The American College Health Association identified poor sleep as one of its top health concerns for students and cited better sleep as one of five key benchmarks for its 2020 Healthy Campus campaign. Yet few universities invest wellness resources in promoting healthy sleep, despite sleep’s significant impact on academic success. The latest ACHA survey revealed that over half of students surveyed actually want to learn more about sleep from their universities, yet only a quarter report hearing anything about sleep from their schools.

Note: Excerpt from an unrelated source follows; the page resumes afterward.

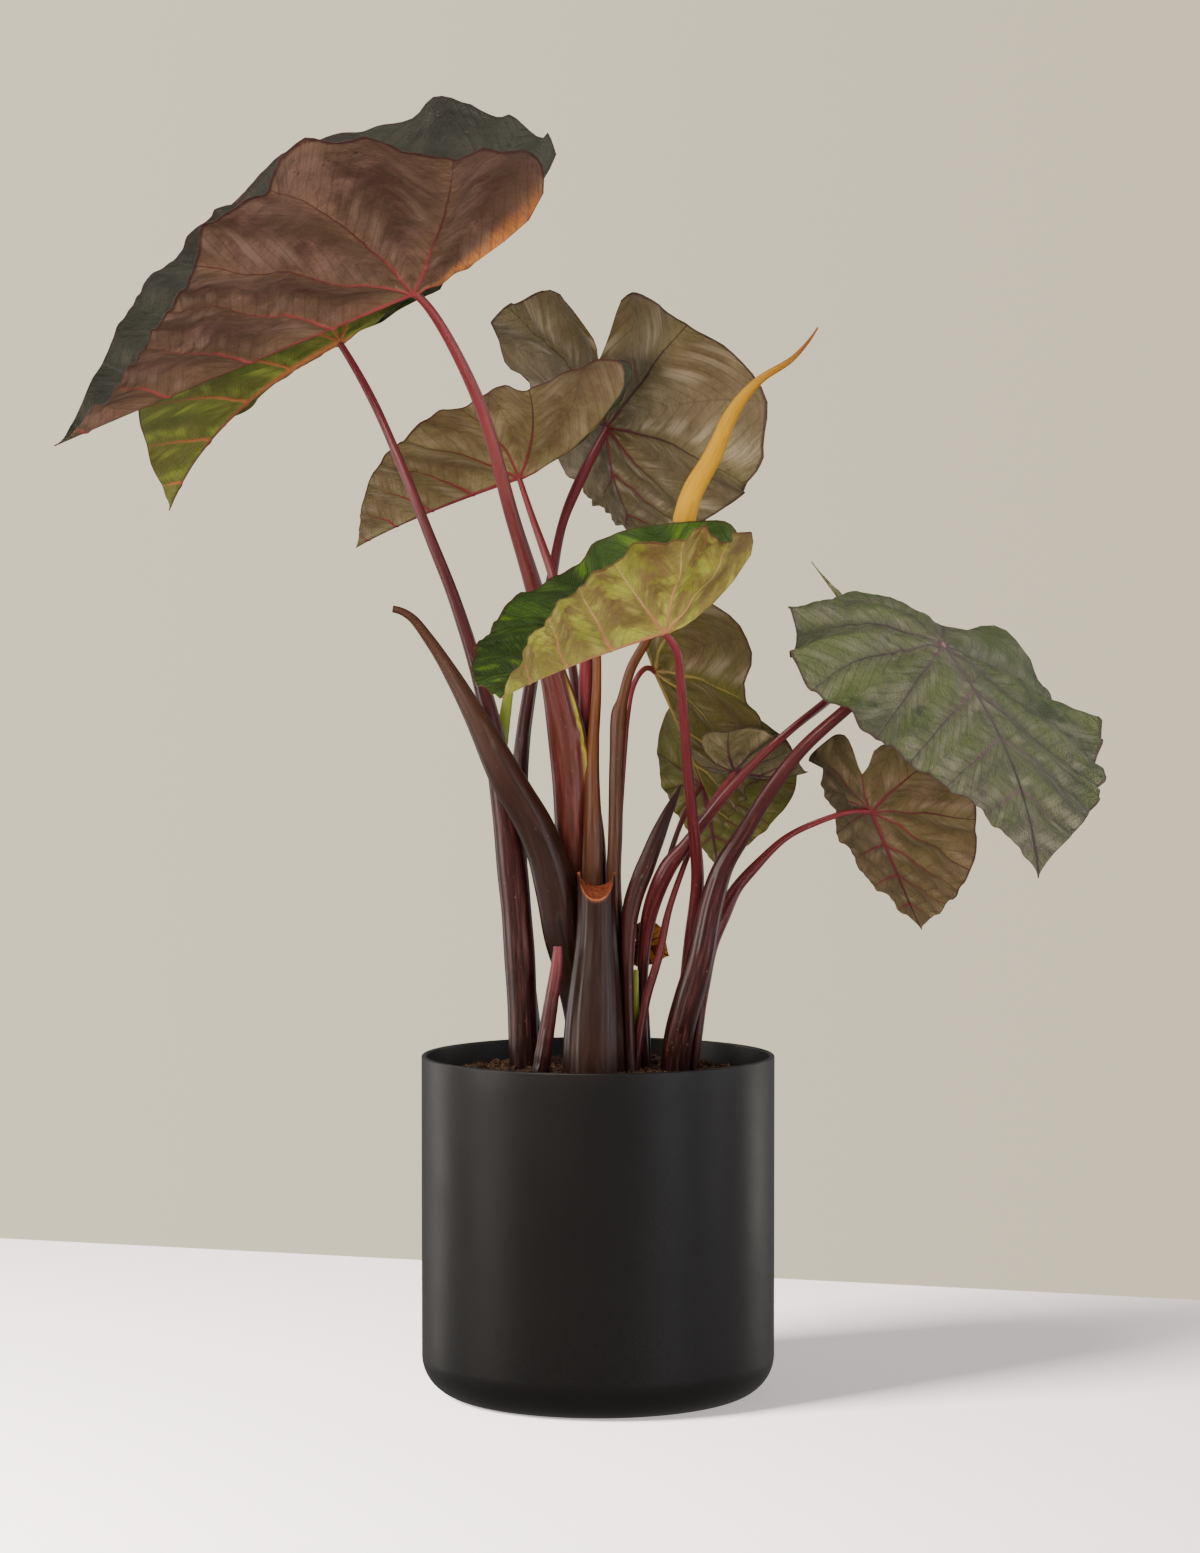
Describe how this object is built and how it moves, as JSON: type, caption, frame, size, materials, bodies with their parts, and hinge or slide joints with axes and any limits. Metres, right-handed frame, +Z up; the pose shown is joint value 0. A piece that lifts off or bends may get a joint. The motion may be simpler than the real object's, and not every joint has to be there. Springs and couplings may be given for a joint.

To promote healthier sleep for St. Thomas students, Prichard has been working closely with Student Health Services. Prichard and Birdie Cunningham, Wellness Center health educator, received a grant from United Healthcare to fund the Sleep Squad, a personalized sleep health program. As part of this health promotion program, they have worked with classes, student athletic teams and student clubs to provide targeted information about the importance of sleep. For example, St. Thomas athletic teams learn about a famous study with an elite men’s basketball team that showed a 9 percent increase in field goals when the players consistentlyreceived nine or more hours of sleep a night. Psychopathology students learn about how sleep patterns are differently affected by disorders such as depression, addiction and autism. Using a pre-post design for the Sleep Squad presentations, they found that even a one-time sleep health presentation is sufficient to significantly change students’ sleep habits for the better.
As part of the Sleep Squad, Prichard and colleagues developed the College Sleep Questionnaire (CSQ), a tool universities can use to help identify sleep problems common among college students. They developed the tool because clinicians who care for college students tend to receive little formal training about sleep. Caitlin Kelly, a 2014 graduate in neuroscience, tested the predictive power of the CSQ and presented her findings in a session with physicians and research scientists at the 2014 Sleep Research Society, an event she describes as the “highlight of my undergraduate education.”
Across the country, a variety of organizations are addressing the crisis of sleep deprivation. The Department of Defense considers sleep loss such a threat to national security that the 2015 Senate appropriations bill includes millions of dollars for research into how sleep problems affect the health, safety, performance and productivity of both military and civilian populations. Locally, more Minnesota high schools are adopting “School Start Later” recommendations. A recently published study found that when high schools (including St. Louis Park, Mahtomedi and Woodbury) moved their start times 30 to 60 minutes later, more students slept at least eight hours a night, attendance rates climbed, tardiness dropped, the number of car accidents by high school students declined and ACT scores rose.
At St. Thomas, we hope to continue playing a pivotal role in improving college student sleep. By researching factors that contribute to sleep problems and performing cost benefit analyses on sleep health intervention programs, we aim to guide universities as they make policy decisions that will ultimately improve the health, well-being and academic success of our students. There is more to learn about the price we pay for poor sleep.